La population urbaine ayant augmenté constamment sous la poussée de l’exode rural et de l’immigration, les nouveaux citadins ont été entassés dans ces "barres" bâties à la hâte dans les banlieues ouvrières.

– "Pour peu que tu te trouves au pied du mur :
Jeu de mots sur l’expression “au pied du mur” qui signifie “en difficulté, sans issue, pris au piège” ; or ici, il s’agit de plus d’un vrai mur…

– "Si tu sautes, tu t’électrocutes" :
Le 27 octobre 2005, Zyed, 17 ans, et Bouna, 15 ans, deux adolescents de Clichy-sous-Bois, sont morts électrocutés dans un transformateur où ils s’étaient réfugiés après une course-poursuite avec des policiers, après avoir sauté le mur. La mort par électrocution de ces deux jeunes avait déclenché trois semaines d’émeutes en Seine-Saint-Denis. En 2011, la Cour d’Appel a confirmé le non-lieu pour les deux policiers mis en cause.
Le 5 mai 2012, à la veille de sa victoire au second tour de l’élection présidentielle, François Hollande s’est rendu à Clichy-sous-Bois. Le temps a passé, mais les choses n’ont guère changé pour nombre de résidents de la petite ville, enclavée dans le nord-est de Paris dans une zone mal desservie par les transports en commun. « C’est comme si c’était des animaux qui habitaient ici », souligne une habitante d’un des immeubles décrépits (voir "dresser" au vers 5).

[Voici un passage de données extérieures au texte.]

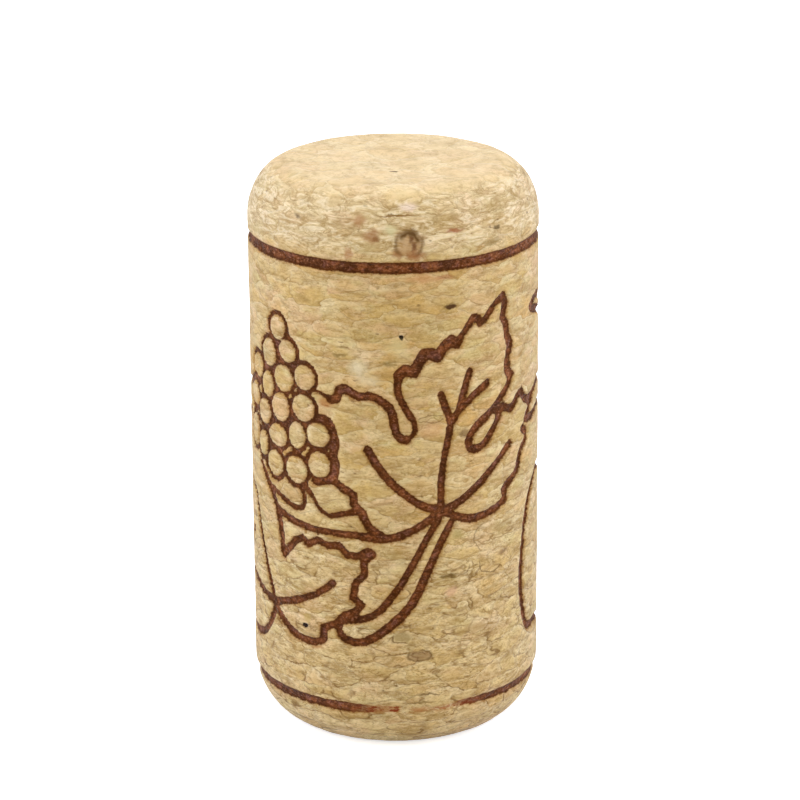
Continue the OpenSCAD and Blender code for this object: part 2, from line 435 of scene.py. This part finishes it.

– "Métissage et marronnage
S’érigent
Émergent
Les deux mamelles de l’enfance :
Seule mammoplastie de l’En-France" :
"Les deux mamelles de l’enfance" sont « Métissage et marronnage » ces deux mamelles, sujets des verbes "S’érigent" et « Émergent ».
Allusion à "Labourage et pâturage sont les deux mamelles de la France", phrase qu’aimait à répéter Sully, l’ami et le ministre du roi Henri IV.